* [GIVEN PROBLEM]:
Reproduce the material in full, unchanged.

* [SUPPLIED MATERIAL]:

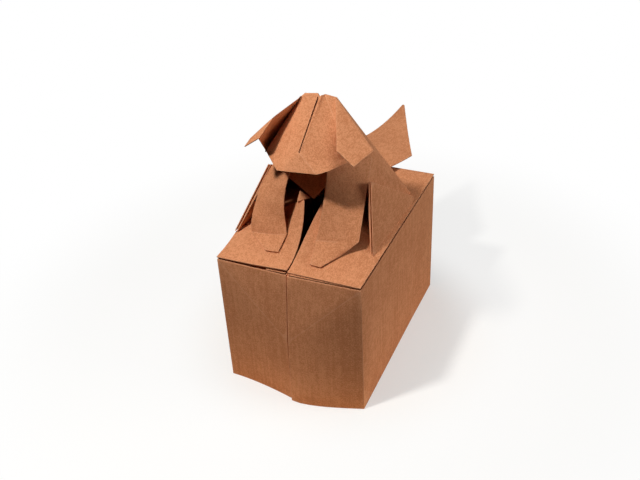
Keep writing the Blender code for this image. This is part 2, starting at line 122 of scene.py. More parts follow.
def nearest_line(points: np.ndarray, lines: list[tuple[Vector, Vector]]) -> np.ndarray:
    """Distance from each point to the nearest of some straight lines.

    Args:
        points: one row for each point, in metres.
        lines: the two ends of each line.

    Returns:
        One distance for each point, in millimetres, at most FAR_FROM_LINES.
    """
    best = np.full(len(points), FAR_FROM_LINES * MM)
    for start, end in lines:
        first, along = np.array(start), np.array(end - start)
        share = np.clip((points - first) @ along / (along @ along), 0.0, 1.0)
        gap = np.linalg.norm(points - first - share[:, None] * along, axis=1)
        best = np.minimum(best, gap)
    return best / MM


# ---- The sheet ----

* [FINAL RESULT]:
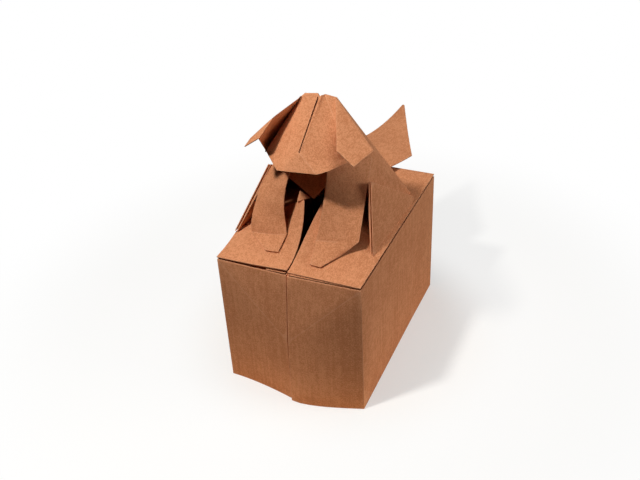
Keep writing the Blender code for this image. This is part 2, starting at line 122 of scene.py. More parts follow.
def nearest_line(points: np.ndarray, lines: list[tuple[Vector, Vector]]) -> np.ndarray:
    """Distance from each point to the nearest of some straight lines.

    Args:
        points: one row for each point, in metres.
        lines: the two ends of each line.

    Returns:
        One distance for each point, in millimetres, at most FAR_FROM_LINES.
    """
    best = np.full(len(points), FAR_FROM_LINES * MM)
    for start, end in lines:
        first, along = np.array(start), np.array(end - start)
        share = np.clip((points - first) @ along / (along @ along), 0.0, 1.0)
        gap = np.linalg.norm(points - first - share[:, None] * along, axis=1)
        best = np.minimum(best, gap)
    return best / MM


# ---- The sheet ----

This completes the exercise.